## Prompt
From the listing that follows, extract every line and set it down unaltered.

## Material

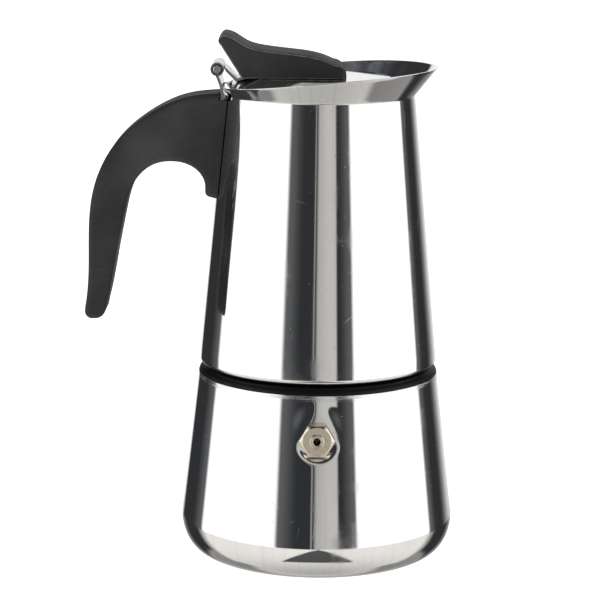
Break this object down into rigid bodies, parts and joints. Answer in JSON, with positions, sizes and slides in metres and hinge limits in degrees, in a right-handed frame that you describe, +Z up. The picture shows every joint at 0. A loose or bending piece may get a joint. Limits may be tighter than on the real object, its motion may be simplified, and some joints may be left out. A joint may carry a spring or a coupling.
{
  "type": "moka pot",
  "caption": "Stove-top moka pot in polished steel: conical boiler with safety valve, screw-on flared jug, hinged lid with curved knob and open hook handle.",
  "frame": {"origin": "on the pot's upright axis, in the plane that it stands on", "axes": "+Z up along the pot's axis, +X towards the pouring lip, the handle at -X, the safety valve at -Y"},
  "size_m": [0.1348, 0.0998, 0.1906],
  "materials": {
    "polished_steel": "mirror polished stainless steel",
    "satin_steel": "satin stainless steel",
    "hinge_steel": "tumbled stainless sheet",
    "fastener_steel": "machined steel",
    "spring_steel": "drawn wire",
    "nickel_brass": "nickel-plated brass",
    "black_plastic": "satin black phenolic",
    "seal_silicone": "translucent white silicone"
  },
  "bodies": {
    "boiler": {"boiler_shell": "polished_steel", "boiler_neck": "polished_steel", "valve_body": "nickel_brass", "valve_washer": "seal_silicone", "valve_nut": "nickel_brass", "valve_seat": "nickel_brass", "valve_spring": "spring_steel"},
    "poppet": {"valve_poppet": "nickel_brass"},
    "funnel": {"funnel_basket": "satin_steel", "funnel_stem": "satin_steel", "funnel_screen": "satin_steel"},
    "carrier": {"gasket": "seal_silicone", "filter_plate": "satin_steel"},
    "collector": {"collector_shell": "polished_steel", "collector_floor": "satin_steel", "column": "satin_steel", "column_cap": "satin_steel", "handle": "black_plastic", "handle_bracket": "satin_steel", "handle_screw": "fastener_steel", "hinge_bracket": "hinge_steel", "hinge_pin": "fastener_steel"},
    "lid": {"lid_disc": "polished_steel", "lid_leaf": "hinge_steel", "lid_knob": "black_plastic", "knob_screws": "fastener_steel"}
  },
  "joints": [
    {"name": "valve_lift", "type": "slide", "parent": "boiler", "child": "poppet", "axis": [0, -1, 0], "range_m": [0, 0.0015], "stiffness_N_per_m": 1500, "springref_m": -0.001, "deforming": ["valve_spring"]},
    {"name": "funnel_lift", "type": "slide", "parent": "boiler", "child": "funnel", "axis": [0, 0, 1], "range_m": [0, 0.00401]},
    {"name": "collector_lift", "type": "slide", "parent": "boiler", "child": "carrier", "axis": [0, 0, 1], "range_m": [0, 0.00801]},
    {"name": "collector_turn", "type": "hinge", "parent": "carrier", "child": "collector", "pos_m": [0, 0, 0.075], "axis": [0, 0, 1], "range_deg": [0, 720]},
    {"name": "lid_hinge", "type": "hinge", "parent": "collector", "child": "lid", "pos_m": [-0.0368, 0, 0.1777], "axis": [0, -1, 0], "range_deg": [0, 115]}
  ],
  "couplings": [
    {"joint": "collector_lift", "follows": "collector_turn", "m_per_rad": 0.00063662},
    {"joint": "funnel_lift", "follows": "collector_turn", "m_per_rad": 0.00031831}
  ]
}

## Worked solution
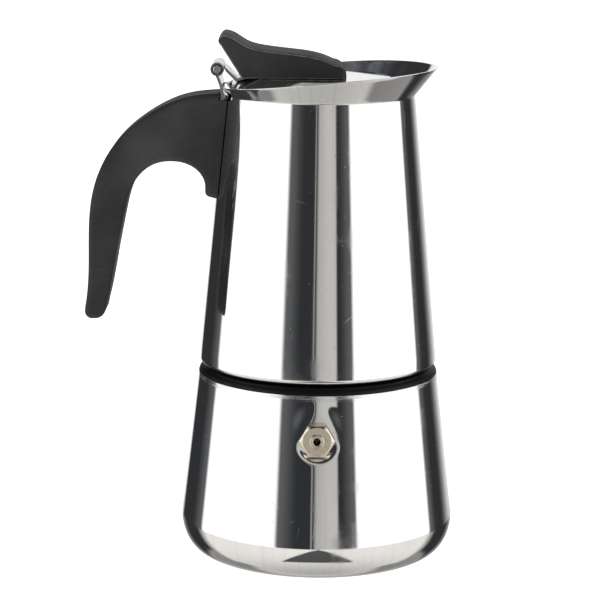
Break this object down into rigid bodies, parts and joints. Answer in JSON, with positions, sizes and slides in metres and hinge limits in degrees, in a right-handed frame that you describe, +Z up. The picture shows every joint at 0. A loose or bending piece may get a joint. Limits may be tighter than on the real object, its motion may be simplified, and some joints may be left out. A joint may carry a spring or a coupling.
{
  "type": "moka pot",
  "caption": "Stove-top moka pot in polished steel: conical boiler with safety valve, screw-on flared jug, hinged lid with curved knob and open hook handle.",
  "frame": {"origin": "on the pot's upright axis, in the plane that it stands on", "axes": "+Z up along the pot's axis, +X towards the pouring lip, the handle at -X, the safety valve at -Y"},
  "size_m": [0.1348, 0.0998, 0.1906],
  "materials": {
    "polished_steel": "mirror polished stainless steel",
    "satin_steel": "satin stainless steel",
    "hinge_steel": "tumbled stainless sheet",
    "fastener_steel": "machined steel",
    "spring_steel": "drawn wire",
    "nickel_brass": "nickel-plated brass",
    "black_plastic": "satin black phenolic",
    "seal_silicone": "translucent white silicone"
  },
  "bodies": {
    "boiler": {"boiler_shell": "polished_steel", "boiler_neck": "polished_steel", "valve_body": "nickel_brass", "valve_washer": "seal_silicone", "valve_nut": "nickel_brass", "valve_seat": "nickel_brass", "valve_spring": "spring_steel"},
    "poppet": {"valve_poppet": "nickel_brass"},
    "funnel": {"funnel_basket": "satin_steel", "funnel_stem": "satin_steel", "funnel_screen": "satin_steel"},
    "carrier": {"gasket": "seal_silicone", "filter_plate": "satin_steel"},
    "collector": {"collector_shell": "polished_steel", "collector_floor": "satin_steel", "column": "satin_steel", "column_cap": "satin_steel", "handle": "black_plastic", "handle_bracket": "satin_steel", "handle_screw": "fastener_steel", "hinge_bracket": "hinge_steel", "hinge_pin": "fastener_steel"},
    "lid": {"lid_disc": "polished_steel", "lid_leaf": "hinge_steel", "lid_knob": "black_plastic", "knob_screws": "fastener_steel"}
  },
  "joints": [
    {"name": "valve_lift", "type": "slide", "parent": "boiler", "child": "poppet", "axis": [0, -1, 0], "range_m": [0, 0.0015], "stiffness_N_per_m": 1500, "springref_m": -0.001, "deforming": ["valve_spring"]},
    {"name": "funnel_lift", "type": "slide", "parent": "boiler", "child": "funnel", "axis": [0, 0, 1], "range_m": [0, 0.00401]},
    {"name": "collector_lift", "type": "slide", "parent": "boiler", "child": "carrier", "axis": [0, 0, 1], "range_m": [0, 0.00801]},
    {"name": "collector_turn", "type": "hinge", "parent": "carrier", "child": "collector", "pos_m": [0, 0, 0.075], "axis": [0, 0, 1], "range_deg": [0, 720]},
    {"name": "lid_hinge", "type": "hinge", "parent": "collector", "child": "lid", "pos_m": [-0.0368, 0, 0.1777], "axis": [0, -1, 0], "range_deg": [0, 115]}
  ],
  "couplings": [
    {"joint": "collector_lift", "follows": "collector_turn", "m_per_rad": 0.00063662},
    {"joint": "funnel_lift", "follows": "collector_turn", "m_per_rad": 0.00031831}
  ]
}